Carbon capture technology will be essential to decarbonising the power system on the way to net zero.
“Both the Scottish and UK Government recognise that, with the latter recently outlining plans to invest £20bn in CCUS over the next 20 years.
“As the UK’s only flexible power station north of Leeds, decarbonising Peterhead is of the utmost importance which is why we continue to progress plans for the new Peterhead Carbon Capture Power Station, which would provide vital backup to renewables while being low-carbon in its own right.
“The new plant, which would connect into the wider CCS infrastructure being developed by UK Government, will ultimately replace the existing station, which we have already said we don’t foresee running unabated beyond the end of this decade.
“This will deliver huge emissions reductions and the reality is the project will not proceed unless it can capture at least 90% of emissions. Indeed, we are working to secure even higher capture rates.”
“Currently, the project is in the planning process and as part of that we continue to liaise with a range of stakeholders. Ultimately, Peterhead Carbon Capture Power Station will help to keep the lights on, facilitate the transition to net zero and create jobs in the region.”
Scotland’s first carbon capture-enabled power plant at Peterhead
Environmental campaigners are calling for plans for an additional gas-fired power station at Peterhead to be scrapped after SSE admitted the project could increase climate-damaging pollution.
The shocking admission was made in planning documents from SSE responding to environmental regulator SEPA’s questioning of the proposals. In February 2022 SSE and Equinor submitted a planning application to build a new gas fired power station in addition to the existing plant at Peterhead, Aberdeenshire.
SSE conceded that “should both of the plants operate simultaneously this will result in an emissions increase from approx. 1.29MTCO2e to 1.54MTCO2e. This would represent 10.7% of the Scottish Carbon Budget in 2034”
The current Peterhead power station has already been the single most polluting site in Scotland for several years belching out over 1 million tonnes of climate harming gases annually and worsening the climate emergency.

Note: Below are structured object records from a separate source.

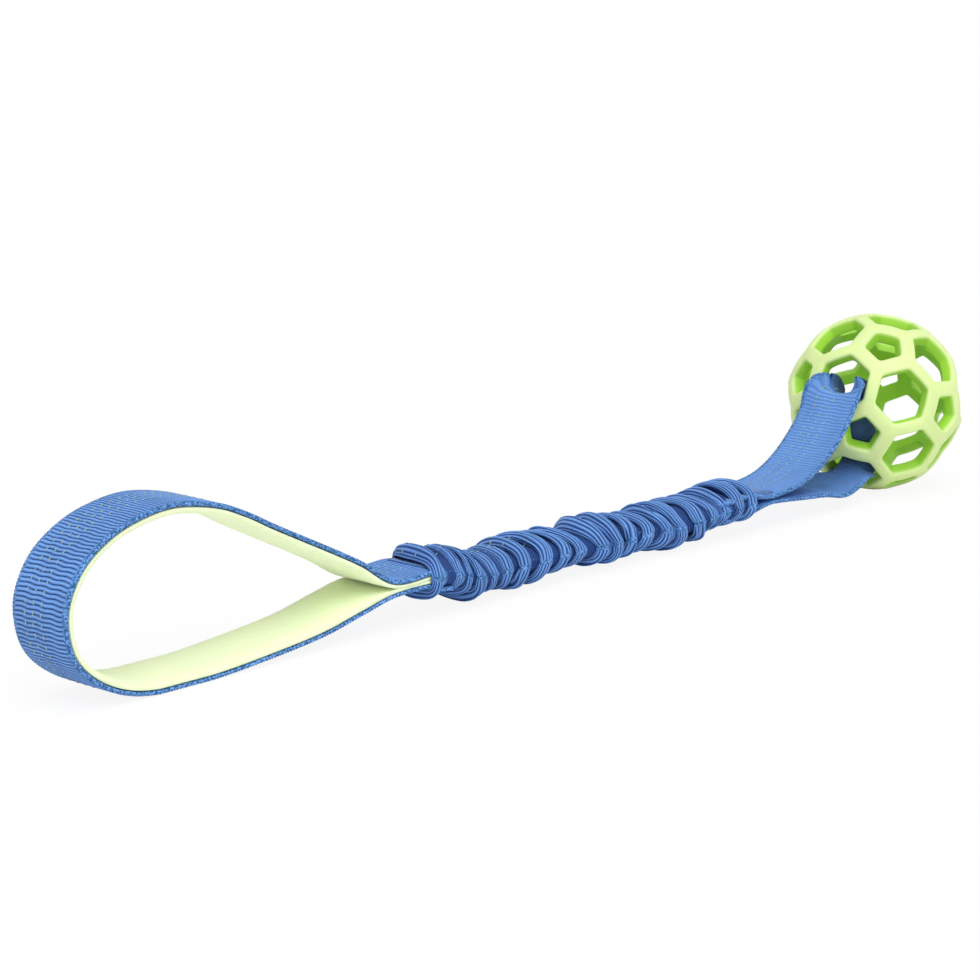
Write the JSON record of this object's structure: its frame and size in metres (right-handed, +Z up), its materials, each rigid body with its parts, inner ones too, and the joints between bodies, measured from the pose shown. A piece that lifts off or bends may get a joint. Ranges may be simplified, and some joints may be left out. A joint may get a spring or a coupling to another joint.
{
  "type": "bungee tug toy",
  "caption": "Tug toy with a padded webbing hand loop, a gathered elastic bungee sleeve and a webbing strap through a hollow lattice rubber ball.",
  "frame": {"origin": "centre of the footprint, on the surface that the toy lies on", "axes": "+X from the hand loop to the ball, +Z up, the webbing's width along Y"},
  "size_m": [0.459, 0.0682, 0.0695],
  "materials": {
    "webbing_blue": "ribbed woven polyester webbing with thin reflective dashes",
    "lining_lime": "soft brushed padding, pale lime",
    "sleeve_blue": "gathered woven tube",
    "elastic_white": "covered elastic band, hidden",
    "thread_blue": "twisted sewing thread",
    "rubber_green": "moulded natural rubber, satin lime green"
  },
  "bodies": {
    "bungee": {"sleeve": "sleeve_blue", "elastic_band_lower": "elastic_white", "elastic_band_upper": "elastic_white"},
    "handle": {"handle_webbing": "webbing_blue", "handle_lining": "lining_lime", "handle_bar_tack": "thread_blue"},
    "strap": {"ball_strap": "webbing_blue", "ball_bar_tack": "thread_blue"},
    "ball": {"ball": "rubber_green"}
  },
  "joints": [
    {"name": "handle_lift", "type": "hinge", "parent": "bungee", "child": "handle", "pos_m": [-0.08848, -0.0061, 0.0142], "axis": [0, 1, 0], "range_deg": [-70, 80], "deforming": ["sleeve", "elastic_band_lower", "elastic_band_upper"]},
    {"name": "bungee_stretch", "type": "slide", "parent": "bungee", "child": "strap", "axis": [1, 0, 0], "range_m": [0, 0.16], "stiffness_N_per_m": 120, "deforming": ["sleeve", "elastic_band_lower", "elastic_band_upper"]},
    {"name": "ball_swing", "type": "hinge", "parent": "strap", "child": "ball", "pos_m": [0.11002, -0.0061, 0.0118], "axis": [0, -1, 0], "range_deg": [-70, 80], "deforming": ["ball_strap"]}
  ]
}
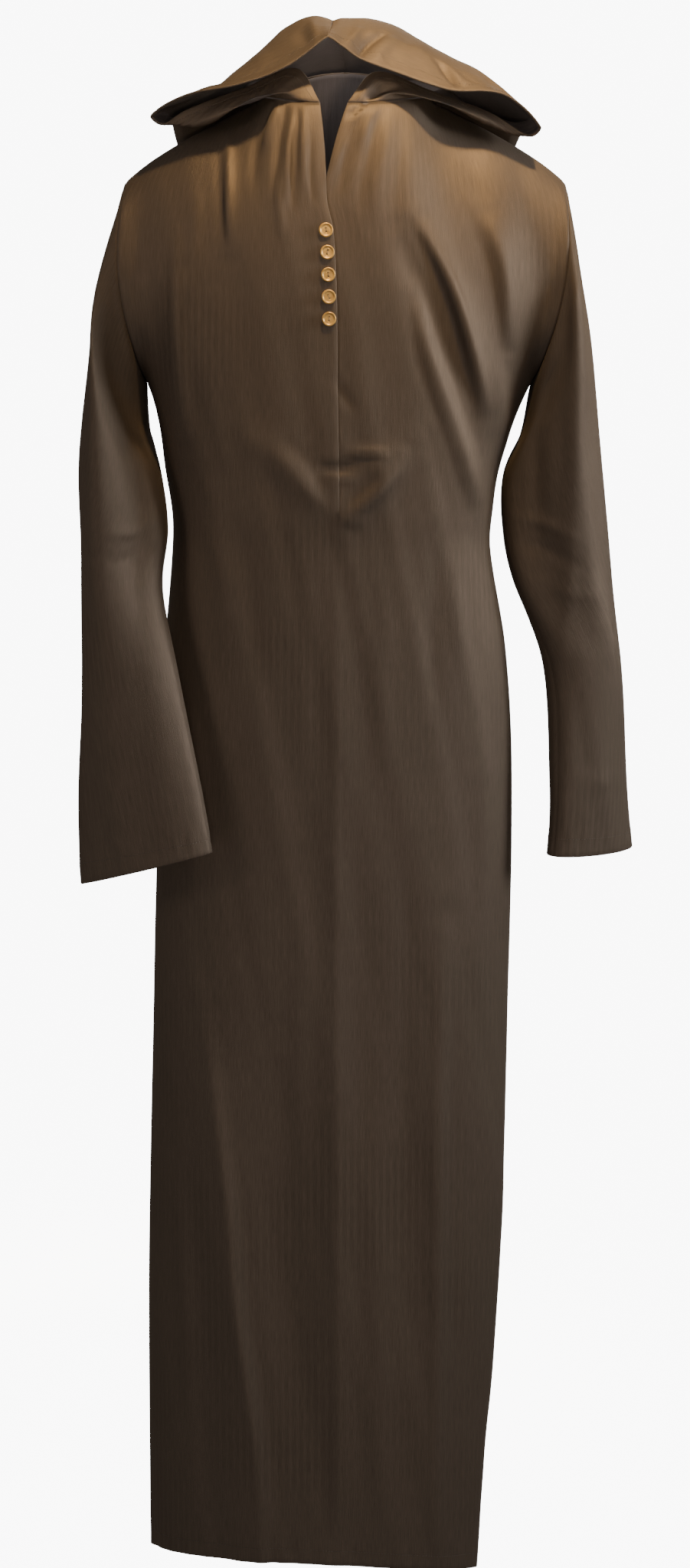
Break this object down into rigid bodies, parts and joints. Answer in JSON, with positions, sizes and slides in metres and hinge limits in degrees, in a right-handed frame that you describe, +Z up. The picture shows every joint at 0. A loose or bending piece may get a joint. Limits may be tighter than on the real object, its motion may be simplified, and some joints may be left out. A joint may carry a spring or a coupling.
{
  "type": "hooded thobe",
  "caption": "Ankle-length hooded robe with long sleeves, an open neck slit and a buttoned front placket, hollow and filled out as worn.",
  "frame": {"origin": "middle of the neck, a little below the neck ends of the shoulder seams, where the wearer's neck and shoulders hold the garment up", "axes": "+Z up, -Y is the front with the placket, +X is to the right of someone who faces the front"},
  "size_m": [0.5484, 0.3036, 1.5699],
  "materials": {
    "cloth": "fine dark brown cotton satin with narrow tonal stripes",
    "buttons": "soft gloss, pale gold"
  },
  "bodies": {
    "root": {"front": "cloth", "back": "cloth", "placket_underlap": "cloth", "sleeve_left": "cloth", "sleeve_right": "cloth", "hood_left": "cloth", "hood_right": "cloth", "button_1": "buttons", "button_2": "buttons", "button_3": "buttons", "button_4": "buttons", "button_5": "buttons"}
  },
  "joints": []
}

The Peterhead project was further undermined by the failure of the Acorn carbon capture project to secure funding from the UK Government as part of its ‘powering up Britain’ strategy, announced on Thursday, despite carbon capture schemes being at the heart of that plan.
The revelation comes shortly after another damning UN report which highlights the urgent need to phase out fossil fuels, but the proposed Peterhead plant has a lifespan beyond 2045.
Friends of the Earth Scotland climate campaigner Alex Lee said: “SSE’s expansion plans for Peterhead could make Scotland’s biggest polluter into an even greater disaster for our climate.
“SEPA’s questions have forced SSE to admit that their fossil fuelled plans risk increasing climate pollution for years to come, swallowing up huge chunks of our limited carbon budgets and endangering our climate commitments. This admission is an enormous embarrassment for the energy giant and must force any supporters of the project to think again.
“Any plan that locks Scottish households into relying on expensive fossil gas for decades to come will only benefit profiteering oil companies at immeasurable cost to our climate.
“As the UN warns once again of the urgent need to get off fossil fuels, Scotland should be transitioning to powering our lives with renewable energy, not building new oil and gas infrastructure.
“The Scottish Government needs to re-think its energy strategy, end the fantasy that technologies like carbon capture are going to solve the climate crisis, and instead focus on delivering a just transition to a renewable energy economy.
“With full power to determine whether the new Peterhead gas plant should go ahead, and with this clear admission that it will increase climate harm, Humza Yousaf’s new Government must show real climate leadership by rejecting it when the time comes.”
Acorn essential
SSE and Equinor claim that they will add Carbon Capture and Storage (CCS) technology to the plant at a later date but the whole project relies on the still unfunded and stalling Acorn Project to transport and store any carbon captured under the North Sea.
SSE refused to answer SEPA’s questions about how efficient the plant would be and for them whether the developers could substantiate predicted carbon capture rates. Without this information Aberdeenshire Councillors will be unable to fulfil their statutory duty to act in a way best calculated to contribute to emissions reductions when the planning application comes before them.
Carbon capture and storage technology has a long and troubled history and has consistently failed to deliver on projected emissions reductions. The Peterhead project has been put forward despite advice to the Scottish Government from leading climate scientists and energy experts that CCS is an unnecessary technology in the power sector.
Recent evidence has come to light that the longest running CCS plant in the world, the Boundary Dam coal power and CCS plant in Canada, was capturing at a rate of 44% in 2022 compared to projected rates of 90% due to a series of breakdowns. The project cost $1.5 billion Canadian dollars, relies on coal and uses the carbon captured to extract more oil.